If I had not posted a very personal insight into my life, many of my friends would not have known that I was ever suffering from PTSD and the illnesses that tend to tag along. I mask my pain, and I mask it well. Learning was a matter of survival. There were times my mother hit me and then asked why I was crying. Negative emotions like anger and sadness were only for her to experience. Allowing them to slip through the mask would only cause more more abuse. On a nonviolent occasion, I broke down crying at the dinner table after returning from a week-long trip. She laughed. She sat laughing hysterically at me while I sobbed due to the pressure of returning to a stressful environment. I was only fourteen.

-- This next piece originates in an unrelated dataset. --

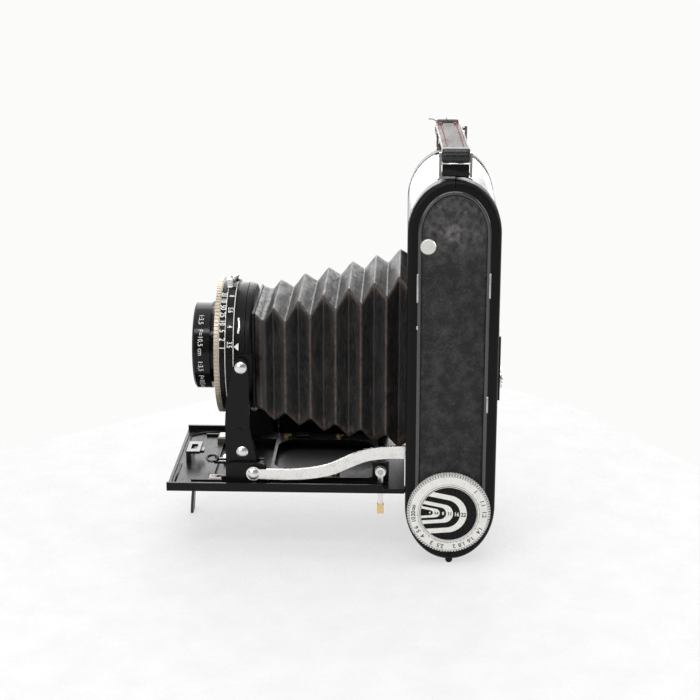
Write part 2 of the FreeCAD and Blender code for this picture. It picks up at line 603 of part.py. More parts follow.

I have worn my mas for so long, that I don’t know how to take it off. I am making progress in peeling it away. The first step is allowing myself to feel. No numbing the pain until I can face it alone. I need to feel it in the moment, around others so that they can validate and comfort me as needed. I have been missing that crucial part. (As hard as they tried, my cats couldn’t fulfil that role.) The urge to isolate coupled with my hermit baseline have impeded my ability to reach out when I need to most — the depths of my own despair. From the surface I appear fine, but beneath I am struggling to tread water.

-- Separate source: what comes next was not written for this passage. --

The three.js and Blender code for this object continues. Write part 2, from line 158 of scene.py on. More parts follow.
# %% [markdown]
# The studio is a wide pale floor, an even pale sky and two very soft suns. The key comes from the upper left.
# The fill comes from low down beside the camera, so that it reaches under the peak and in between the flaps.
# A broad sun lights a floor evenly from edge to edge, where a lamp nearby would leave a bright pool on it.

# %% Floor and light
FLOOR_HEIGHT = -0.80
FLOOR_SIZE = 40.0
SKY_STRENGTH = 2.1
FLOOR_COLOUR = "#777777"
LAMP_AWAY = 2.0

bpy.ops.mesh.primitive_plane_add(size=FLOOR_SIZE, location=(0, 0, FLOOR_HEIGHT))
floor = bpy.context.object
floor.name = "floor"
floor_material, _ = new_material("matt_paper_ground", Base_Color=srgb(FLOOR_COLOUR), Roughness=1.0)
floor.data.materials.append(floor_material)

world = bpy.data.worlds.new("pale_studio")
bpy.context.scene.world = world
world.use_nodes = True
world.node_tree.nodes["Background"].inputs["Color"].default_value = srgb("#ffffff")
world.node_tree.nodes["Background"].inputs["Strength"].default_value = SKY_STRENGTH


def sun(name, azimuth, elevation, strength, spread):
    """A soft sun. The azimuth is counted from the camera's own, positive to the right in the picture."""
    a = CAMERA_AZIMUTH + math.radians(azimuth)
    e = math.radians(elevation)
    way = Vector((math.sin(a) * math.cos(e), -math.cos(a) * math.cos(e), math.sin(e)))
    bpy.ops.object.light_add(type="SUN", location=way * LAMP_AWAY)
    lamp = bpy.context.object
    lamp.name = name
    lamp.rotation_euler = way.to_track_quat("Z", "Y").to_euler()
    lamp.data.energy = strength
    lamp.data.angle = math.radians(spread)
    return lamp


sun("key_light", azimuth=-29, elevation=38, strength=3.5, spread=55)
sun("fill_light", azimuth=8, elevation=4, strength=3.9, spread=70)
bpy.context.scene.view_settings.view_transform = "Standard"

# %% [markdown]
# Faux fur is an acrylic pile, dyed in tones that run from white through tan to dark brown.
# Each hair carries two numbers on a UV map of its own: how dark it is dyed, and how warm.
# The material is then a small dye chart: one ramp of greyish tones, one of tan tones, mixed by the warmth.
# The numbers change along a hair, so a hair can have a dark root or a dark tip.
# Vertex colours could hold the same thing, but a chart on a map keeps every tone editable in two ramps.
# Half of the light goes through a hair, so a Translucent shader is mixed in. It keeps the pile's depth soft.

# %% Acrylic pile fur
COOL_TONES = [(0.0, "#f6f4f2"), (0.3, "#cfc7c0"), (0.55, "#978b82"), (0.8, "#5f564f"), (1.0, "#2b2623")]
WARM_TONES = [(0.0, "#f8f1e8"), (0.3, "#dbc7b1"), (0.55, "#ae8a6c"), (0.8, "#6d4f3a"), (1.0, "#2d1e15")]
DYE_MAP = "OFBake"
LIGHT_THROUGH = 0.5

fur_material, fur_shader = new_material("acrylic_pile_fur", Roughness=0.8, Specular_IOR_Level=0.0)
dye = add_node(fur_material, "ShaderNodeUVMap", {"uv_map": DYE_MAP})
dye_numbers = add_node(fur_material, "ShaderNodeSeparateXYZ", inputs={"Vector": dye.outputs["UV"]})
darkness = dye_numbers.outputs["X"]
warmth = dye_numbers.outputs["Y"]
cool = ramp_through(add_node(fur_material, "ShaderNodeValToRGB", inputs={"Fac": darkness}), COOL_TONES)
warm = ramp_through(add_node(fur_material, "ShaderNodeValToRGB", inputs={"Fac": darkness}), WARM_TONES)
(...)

If a friend came to me for support for the heavy weight of trauma, I would go out of my way to make them feel heard, validated, and comforted. Why can I not do this for myself? To really begin healing, I need to befriend myself. Reach out with open arms and a box of tissues to catch the many welcome tears. I need to cut myself some slack. I was only a child. Not many people would be able to withstand the abuse I endured. I hardly made it out myself. There is get strength in what I did and what I’m doing now to ensure this vicious cycle ends.

This is difficult. I will suffer more while I empty my baggage and neatly sort it out. I will cry, and not stop myself. I will feel anger. I will feel. Suffering is a part of the human experience. I will come out on top and be ready the rest of the experience.